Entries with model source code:
■ ■ ■ ■ ■

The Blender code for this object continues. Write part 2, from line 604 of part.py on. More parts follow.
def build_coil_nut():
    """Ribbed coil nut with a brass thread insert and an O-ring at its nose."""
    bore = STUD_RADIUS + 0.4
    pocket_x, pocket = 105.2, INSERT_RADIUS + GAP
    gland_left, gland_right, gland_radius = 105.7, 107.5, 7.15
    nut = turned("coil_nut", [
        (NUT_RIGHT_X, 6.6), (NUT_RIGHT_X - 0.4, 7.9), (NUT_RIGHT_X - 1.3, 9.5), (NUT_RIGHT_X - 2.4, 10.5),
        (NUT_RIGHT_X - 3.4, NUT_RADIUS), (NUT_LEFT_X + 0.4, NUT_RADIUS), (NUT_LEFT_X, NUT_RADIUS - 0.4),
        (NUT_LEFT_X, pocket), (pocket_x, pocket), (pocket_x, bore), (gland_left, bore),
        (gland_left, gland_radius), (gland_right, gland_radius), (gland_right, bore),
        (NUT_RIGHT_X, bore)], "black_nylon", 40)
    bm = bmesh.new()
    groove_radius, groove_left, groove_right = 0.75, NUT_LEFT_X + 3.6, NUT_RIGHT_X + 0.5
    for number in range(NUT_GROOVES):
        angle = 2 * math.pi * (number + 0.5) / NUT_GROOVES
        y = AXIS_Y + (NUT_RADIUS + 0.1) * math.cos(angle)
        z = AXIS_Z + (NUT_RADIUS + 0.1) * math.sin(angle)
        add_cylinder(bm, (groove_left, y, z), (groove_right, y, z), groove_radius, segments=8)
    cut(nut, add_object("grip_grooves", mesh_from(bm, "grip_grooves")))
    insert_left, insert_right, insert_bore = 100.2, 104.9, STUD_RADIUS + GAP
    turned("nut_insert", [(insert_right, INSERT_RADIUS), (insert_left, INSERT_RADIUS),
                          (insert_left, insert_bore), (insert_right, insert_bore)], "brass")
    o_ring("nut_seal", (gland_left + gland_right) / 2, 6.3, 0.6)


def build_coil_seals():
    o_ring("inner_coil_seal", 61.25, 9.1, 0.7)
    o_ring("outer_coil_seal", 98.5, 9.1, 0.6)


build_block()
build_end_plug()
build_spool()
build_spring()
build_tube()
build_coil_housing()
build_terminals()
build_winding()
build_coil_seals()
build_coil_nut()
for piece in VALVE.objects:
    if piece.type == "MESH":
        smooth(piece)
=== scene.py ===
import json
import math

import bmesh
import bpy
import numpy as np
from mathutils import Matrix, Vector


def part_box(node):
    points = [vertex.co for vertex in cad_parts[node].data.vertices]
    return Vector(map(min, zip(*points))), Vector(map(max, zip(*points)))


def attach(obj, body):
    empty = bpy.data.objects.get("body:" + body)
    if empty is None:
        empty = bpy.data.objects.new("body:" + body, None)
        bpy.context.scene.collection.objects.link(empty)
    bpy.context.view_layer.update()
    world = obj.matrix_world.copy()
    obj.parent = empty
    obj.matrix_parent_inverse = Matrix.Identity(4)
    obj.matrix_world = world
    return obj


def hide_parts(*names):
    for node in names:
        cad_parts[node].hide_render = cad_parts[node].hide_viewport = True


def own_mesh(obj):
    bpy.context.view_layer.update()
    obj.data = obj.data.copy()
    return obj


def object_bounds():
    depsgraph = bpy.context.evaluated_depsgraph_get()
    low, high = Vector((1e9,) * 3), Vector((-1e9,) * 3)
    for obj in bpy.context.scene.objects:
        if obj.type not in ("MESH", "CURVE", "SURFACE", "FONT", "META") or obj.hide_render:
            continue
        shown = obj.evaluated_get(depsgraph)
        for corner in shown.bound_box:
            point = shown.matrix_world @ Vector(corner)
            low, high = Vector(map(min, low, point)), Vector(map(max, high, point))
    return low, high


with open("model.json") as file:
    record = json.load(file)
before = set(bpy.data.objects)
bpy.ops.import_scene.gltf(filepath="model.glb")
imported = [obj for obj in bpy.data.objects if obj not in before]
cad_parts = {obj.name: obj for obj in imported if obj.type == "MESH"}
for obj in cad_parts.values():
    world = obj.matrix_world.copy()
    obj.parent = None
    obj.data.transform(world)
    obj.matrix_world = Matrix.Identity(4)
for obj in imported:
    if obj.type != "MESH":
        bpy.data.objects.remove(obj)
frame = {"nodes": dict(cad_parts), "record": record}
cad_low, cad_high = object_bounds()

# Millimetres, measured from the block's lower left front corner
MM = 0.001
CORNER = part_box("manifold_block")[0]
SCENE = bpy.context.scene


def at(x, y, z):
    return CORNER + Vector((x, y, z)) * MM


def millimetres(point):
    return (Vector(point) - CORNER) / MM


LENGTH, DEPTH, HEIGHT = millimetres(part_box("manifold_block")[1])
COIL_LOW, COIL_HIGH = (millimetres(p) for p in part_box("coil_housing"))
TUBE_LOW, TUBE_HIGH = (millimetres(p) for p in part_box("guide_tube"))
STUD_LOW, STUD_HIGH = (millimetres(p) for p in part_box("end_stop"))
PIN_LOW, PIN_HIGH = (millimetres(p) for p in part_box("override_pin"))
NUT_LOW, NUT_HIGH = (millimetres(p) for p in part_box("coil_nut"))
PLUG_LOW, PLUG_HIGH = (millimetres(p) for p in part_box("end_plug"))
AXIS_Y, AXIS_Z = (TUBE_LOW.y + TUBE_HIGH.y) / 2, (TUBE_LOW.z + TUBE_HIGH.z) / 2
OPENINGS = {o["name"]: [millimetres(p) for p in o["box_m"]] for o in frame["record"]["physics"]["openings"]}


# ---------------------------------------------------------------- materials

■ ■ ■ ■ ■

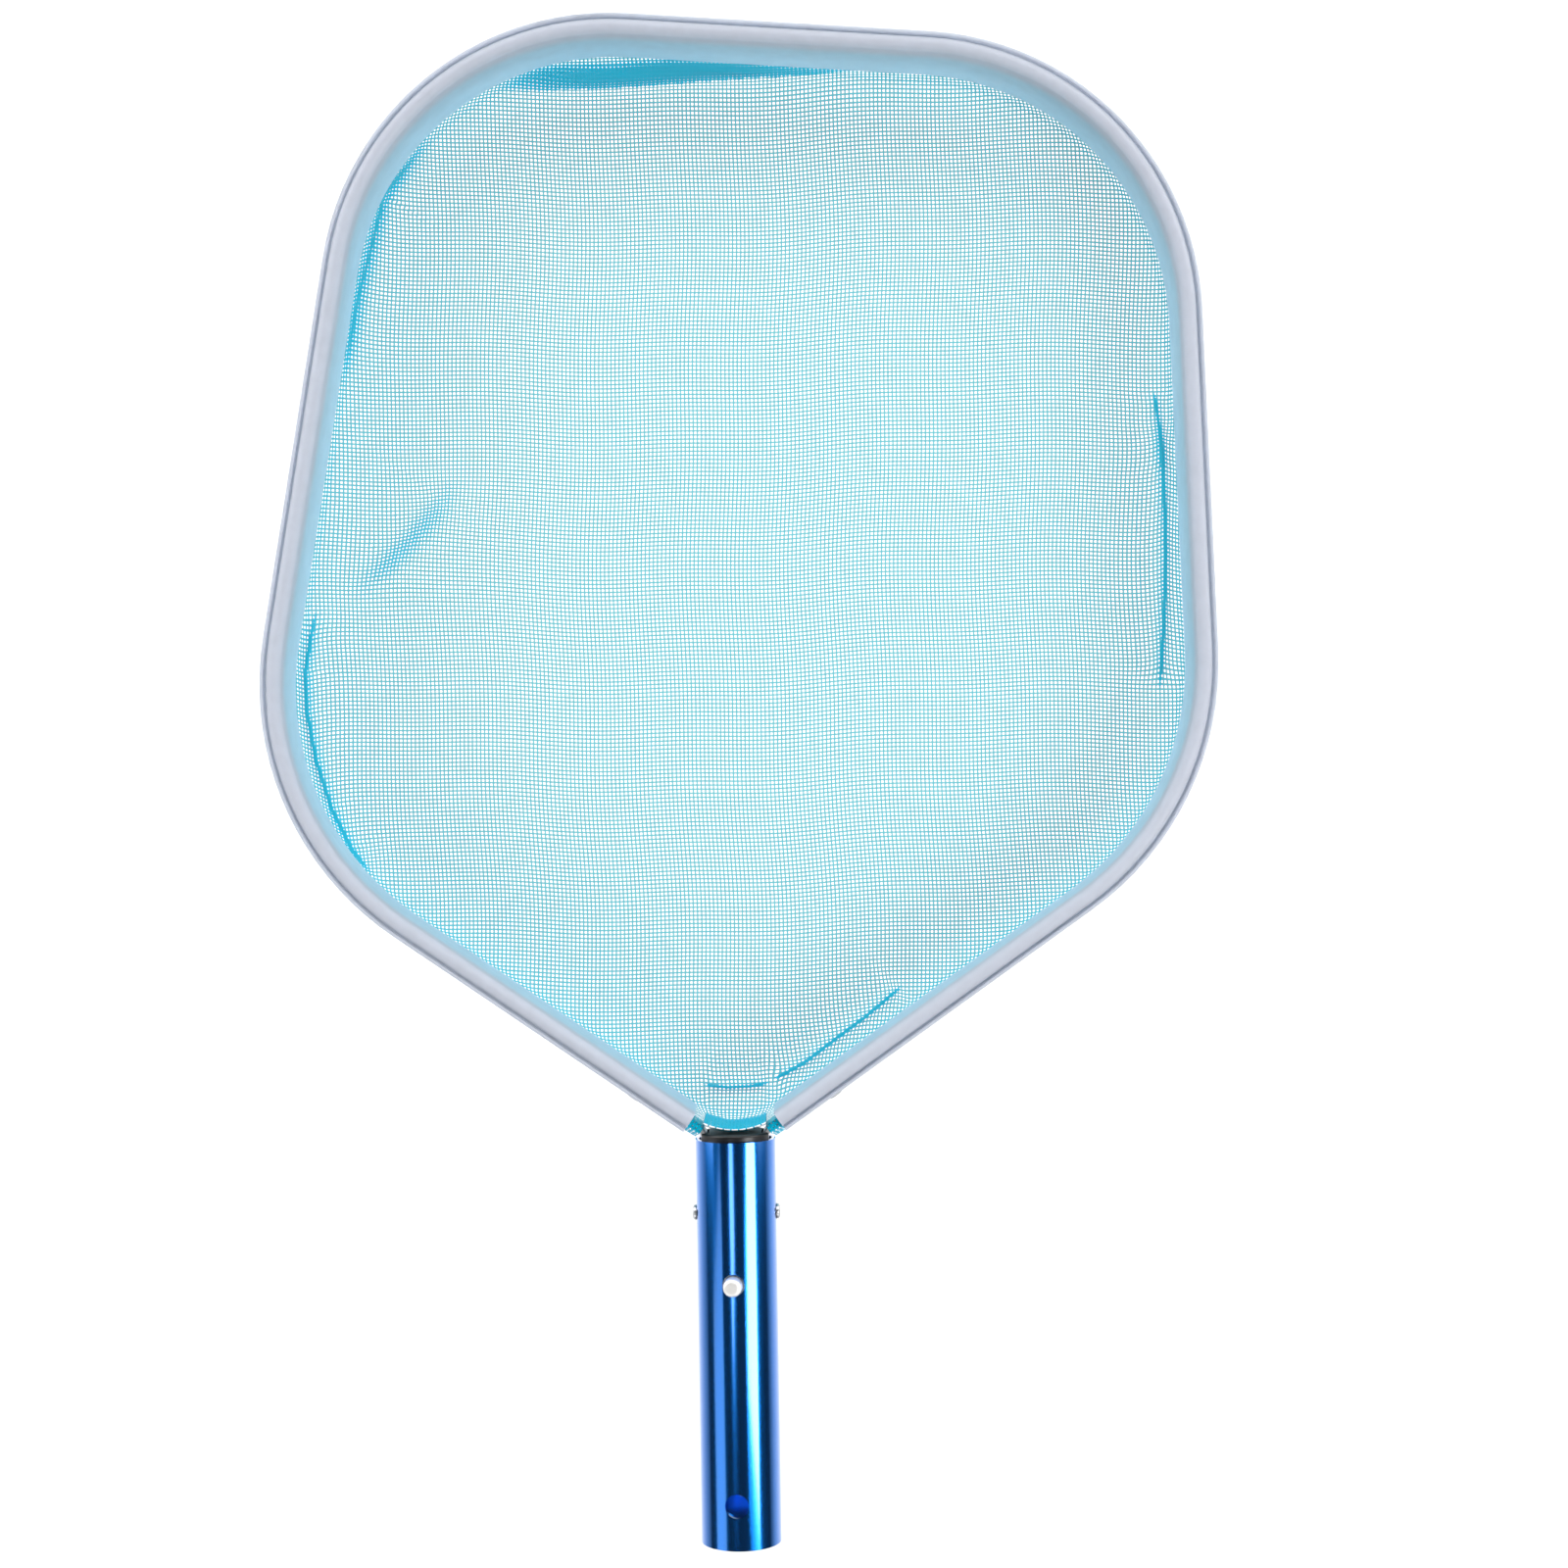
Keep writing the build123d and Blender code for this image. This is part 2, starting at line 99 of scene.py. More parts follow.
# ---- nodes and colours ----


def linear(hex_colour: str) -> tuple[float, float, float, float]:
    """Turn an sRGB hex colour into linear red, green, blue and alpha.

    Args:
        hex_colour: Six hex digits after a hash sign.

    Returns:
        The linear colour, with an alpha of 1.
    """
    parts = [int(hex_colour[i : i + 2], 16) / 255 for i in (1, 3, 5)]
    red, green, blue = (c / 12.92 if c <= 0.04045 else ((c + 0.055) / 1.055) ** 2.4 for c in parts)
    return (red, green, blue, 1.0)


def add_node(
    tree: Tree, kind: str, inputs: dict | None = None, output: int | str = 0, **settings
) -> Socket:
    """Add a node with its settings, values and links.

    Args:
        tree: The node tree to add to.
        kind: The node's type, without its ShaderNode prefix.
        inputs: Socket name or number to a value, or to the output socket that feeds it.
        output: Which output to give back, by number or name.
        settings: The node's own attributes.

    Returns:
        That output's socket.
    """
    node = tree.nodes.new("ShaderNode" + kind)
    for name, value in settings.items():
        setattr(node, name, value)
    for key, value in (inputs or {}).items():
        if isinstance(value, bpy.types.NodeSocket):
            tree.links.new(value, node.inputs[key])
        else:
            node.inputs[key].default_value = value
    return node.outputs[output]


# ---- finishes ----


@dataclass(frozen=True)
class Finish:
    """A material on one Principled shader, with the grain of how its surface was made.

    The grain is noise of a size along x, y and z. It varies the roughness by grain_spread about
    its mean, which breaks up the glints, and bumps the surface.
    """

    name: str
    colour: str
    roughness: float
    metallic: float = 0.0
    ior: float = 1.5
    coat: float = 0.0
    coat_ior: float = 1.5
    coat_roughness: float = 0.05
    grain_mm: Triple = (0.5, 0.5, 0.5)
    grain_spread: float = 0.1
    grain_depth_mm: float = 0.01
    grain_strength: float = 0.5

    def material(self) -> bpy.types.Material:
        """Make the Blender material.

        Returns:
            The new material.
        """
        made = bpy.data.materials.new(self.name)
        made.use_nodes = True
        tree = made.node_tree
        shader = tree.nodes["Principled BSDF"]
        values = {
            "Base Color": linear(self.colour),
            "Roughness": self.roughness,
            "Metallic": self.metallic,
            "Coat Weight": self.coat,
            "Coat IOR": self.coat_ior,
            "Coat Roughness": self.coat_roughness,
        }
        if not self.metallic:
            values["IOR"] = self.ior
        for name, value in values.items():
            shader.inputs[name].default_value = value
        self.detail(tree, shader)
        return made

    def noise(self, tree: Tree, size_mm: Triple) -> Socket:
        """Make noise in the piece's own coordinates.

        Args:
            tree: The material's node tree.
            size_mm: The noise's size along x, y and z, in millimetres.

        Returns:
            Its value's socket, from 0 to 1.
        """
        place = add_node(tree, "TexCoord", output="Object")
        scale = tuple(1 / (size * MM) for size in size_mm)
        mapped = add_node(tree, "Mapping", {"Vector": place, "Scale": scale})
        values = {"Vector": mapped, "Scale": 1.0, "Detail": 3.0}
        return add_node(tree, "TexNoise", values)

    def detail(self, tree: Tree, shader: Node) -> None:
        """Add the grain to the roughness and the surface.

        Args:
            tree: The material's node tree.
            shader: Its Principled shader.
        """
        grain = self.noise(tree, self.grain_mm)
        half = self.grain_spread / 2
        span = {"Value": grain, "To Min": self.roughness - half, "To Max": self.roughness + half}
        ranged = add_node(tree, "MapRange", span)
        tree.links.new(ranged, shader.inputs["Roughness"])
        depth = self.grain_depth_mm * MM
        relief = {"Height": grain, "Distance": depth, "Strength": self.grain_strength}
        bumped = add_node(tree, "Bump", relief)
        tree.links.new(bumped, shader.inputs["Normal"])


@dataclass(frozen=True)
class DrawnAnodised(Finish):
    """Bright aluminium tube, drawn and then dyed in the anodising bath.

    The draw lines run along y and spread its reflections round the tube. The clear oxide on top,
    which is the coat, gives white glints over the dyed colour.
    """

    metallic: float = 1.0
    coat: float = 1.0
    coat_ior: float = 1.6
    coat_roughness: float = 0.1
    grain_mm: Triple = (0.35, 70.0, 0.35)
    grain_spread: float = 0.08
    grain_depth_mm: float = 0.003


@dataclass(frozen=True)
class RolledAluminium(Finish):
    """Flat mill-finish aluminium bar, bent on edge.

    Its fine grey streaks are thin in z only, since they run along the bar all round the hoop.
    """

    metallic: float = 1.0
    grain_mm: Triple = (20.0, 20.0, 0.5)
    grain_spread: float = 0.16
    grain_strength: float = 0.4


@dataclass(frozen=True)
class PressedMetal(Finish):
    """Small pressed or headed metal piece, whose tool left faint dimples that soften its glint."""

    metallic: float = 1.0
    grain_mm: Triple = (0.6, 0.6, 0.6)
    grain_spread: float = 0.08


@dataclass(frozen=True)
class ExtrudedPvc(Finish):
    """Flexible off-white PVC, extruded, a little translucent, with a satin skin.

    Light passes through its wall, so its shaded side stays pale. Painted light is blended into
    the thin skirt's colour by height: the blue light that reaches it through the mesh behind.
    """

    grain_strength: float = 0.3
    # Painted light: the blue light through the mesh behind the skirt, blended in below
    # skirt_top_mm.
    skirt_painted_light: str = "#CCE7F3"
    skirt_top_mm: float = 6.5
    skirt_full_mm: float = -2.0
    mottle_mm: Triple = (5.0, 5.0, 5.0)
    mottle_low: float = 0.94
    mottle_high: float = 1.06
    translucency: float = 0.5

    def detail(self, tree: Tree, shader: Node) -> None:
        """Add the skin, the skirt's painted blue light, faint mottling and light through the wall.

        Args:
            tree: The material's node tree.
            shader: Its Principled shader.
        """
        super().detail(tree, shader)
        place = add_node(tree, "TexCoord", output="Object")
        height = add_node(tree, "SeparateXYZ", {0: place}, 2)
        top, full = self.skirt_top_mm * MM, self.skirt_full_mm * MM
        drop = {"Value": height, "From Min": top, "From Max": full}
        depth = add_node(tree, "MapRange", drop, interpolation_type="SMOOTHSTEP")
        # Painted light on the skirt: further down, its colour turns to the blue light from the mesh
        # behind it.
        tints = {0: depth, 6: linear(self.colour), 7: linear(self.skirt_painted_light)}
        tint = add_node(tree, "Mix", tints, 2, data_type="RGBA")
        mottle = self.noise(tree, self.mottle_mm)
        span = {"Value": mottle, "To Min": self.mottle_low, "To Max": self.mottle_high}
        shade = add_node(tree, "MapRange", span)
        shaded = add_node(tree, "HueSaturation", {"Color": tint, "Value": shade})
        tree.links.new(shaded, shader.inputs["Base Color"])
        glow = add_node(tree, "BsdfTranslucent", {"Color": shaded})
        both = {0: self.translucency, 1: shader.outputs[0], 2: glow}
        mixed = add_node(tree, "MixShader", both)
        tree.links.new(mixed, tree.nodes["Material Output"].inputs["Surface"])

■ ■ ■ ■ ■

**Exercise prompt:**
Within the material above, extract exactly the lines that start at the line containing "Keep writing the" and stop after the line containing "settings: The node's own attributes.", and only those.

**The result:**
Keep writing the build123d and Blender code for this image. This is part 2, starting at line 99 of scene.py. More parts follow.
# ---- nodes and colours ----


def linear(hex_colour: str) -> tuple[float, float, float, float]:
    """Turn an sRGB hex colour into linear red, green, blue and alpha.

    Args:
        hex_colour: Six hex digits after a hash sign.

    Returns:
        The linear colour, with an alpha of 1.
    """
    parts = [int(hex_colour[i : i + 2], 16) / 255 for i in (1, 3, 5)]
    red, green, blue = (c / 12.92 if c <= 0.04045 else ((c + 0.055) / 1.055) ** 2.4 for c in parts)
    return (red, green, blue, 1.0)


def add_node(
    tree: Tree, kind: str, inputs: dict | None = None, output: int | str = 0, **settings
) -> Socket:
    """Add a node with its settings, values and links.

    Args:
        tree: The node tree to add to.
        kind: The node's type, without its ShaderNode prefix.
        inputs: Socket name or number to a value, or to the output socket that feeds it.
        output: Which output to give back, by number or name.
        settings: The node's own attributes.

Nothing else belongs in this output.